Exercise objective:
Go through the material below and copy each line where the word "joints" appears.
========
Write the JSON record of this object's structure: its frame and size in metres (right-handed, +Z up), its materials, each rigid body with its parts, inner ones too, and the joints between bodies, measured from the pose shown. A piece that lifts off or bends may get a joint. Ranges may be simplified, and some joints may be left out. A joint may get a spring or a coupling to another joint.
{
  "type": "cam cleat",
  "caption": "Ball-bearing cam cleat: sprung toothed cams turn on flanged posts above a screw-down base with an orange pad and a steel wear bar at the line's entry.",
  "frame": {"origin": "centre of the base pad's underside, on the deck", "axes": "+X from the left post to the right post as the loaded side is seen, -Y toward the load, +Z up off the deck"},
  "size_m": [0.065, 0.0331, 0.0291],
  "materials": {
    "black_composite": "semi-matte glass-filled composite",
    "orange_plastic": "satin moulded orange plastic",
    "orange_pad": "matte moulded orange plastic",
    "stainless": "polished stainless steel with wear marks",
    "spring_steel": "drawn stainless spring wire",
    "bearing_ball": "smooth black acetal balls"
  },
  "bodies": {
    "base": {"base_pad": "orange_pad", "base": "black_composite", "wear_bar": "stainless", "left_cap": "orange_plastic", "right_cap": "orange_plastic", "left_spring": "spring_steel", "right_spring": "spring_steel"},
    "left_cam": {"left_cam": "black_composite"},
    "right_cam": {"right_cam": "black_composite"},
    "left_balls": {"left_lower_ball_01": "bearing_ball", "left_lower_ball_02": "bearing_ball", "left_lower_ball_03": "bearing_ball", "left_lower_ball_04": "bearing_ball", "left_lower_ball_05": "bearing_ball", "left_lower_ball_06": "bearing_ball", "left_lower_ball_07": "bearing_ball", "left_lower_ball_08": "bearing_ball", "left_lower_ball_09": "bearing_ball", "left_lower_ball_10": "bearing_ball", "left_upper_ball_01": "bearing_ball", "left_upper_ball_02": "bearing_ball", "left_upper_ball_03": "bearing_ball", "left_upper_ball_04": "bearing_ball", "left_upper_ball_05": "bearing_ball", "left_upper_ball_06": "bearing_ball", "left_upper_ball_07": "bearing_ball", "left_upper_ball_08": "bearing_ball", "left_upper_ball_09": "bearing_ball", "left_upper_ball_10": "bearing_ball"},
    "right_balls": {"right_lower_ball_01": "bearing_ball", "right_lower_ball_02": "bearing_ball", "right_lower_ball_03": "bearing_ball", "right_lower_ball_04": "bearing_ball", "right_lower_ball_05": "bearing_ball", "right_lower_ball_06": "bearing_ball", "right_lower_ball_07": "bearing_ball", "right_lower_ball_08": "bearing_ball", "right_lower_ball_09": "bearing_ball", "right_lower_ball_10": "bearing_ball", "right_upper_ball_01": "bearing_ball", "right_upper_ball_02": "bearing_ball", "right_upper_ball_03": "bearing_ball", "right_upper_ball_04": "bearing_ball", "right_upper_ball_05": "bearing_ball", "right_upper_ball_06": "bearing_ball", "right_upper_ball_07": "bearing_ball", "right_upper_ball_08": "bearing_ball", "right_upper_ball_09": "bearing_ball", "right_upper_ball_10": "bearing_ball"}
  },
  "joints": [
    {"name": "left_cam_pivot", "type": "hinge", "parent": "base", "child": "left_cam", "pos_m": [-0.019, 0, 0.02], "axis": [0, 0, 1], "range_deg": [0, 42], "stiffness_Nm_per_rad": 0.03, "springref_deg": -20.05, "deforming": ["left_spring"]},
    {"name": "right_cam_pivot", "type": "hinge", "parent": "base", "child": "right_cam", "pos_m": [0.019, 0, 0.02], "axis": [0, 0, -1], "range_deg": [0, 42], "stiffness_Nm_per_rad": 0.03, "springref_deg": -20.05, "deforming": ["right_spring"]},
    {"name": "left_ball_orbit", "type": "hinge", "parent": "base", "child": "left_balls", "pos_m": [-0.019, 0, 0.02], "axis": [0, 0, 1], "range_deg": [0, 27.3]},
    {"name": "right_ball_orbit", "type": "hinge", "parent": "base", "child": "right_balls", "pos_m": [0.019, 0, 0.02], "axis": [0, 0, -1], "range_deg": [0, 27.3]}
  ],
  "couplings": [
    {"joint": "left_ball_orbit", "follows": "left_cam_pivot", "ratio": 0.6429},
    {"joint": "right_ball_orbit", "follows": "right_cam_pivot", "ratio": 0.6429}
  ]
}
========
Complete answer:
Write the JSON record of this object's structure: its frame and size in metres (right-handed, +Z up), its materials, each rigid body with its parts, inner ones too, and the joints between bodies, measured from the pose shown. A piece that lifts off or bends may get a joint. Ranges may be simplified, and some joints may be left out. A joint may get a spring or a coupling to another joint.
  "joints": [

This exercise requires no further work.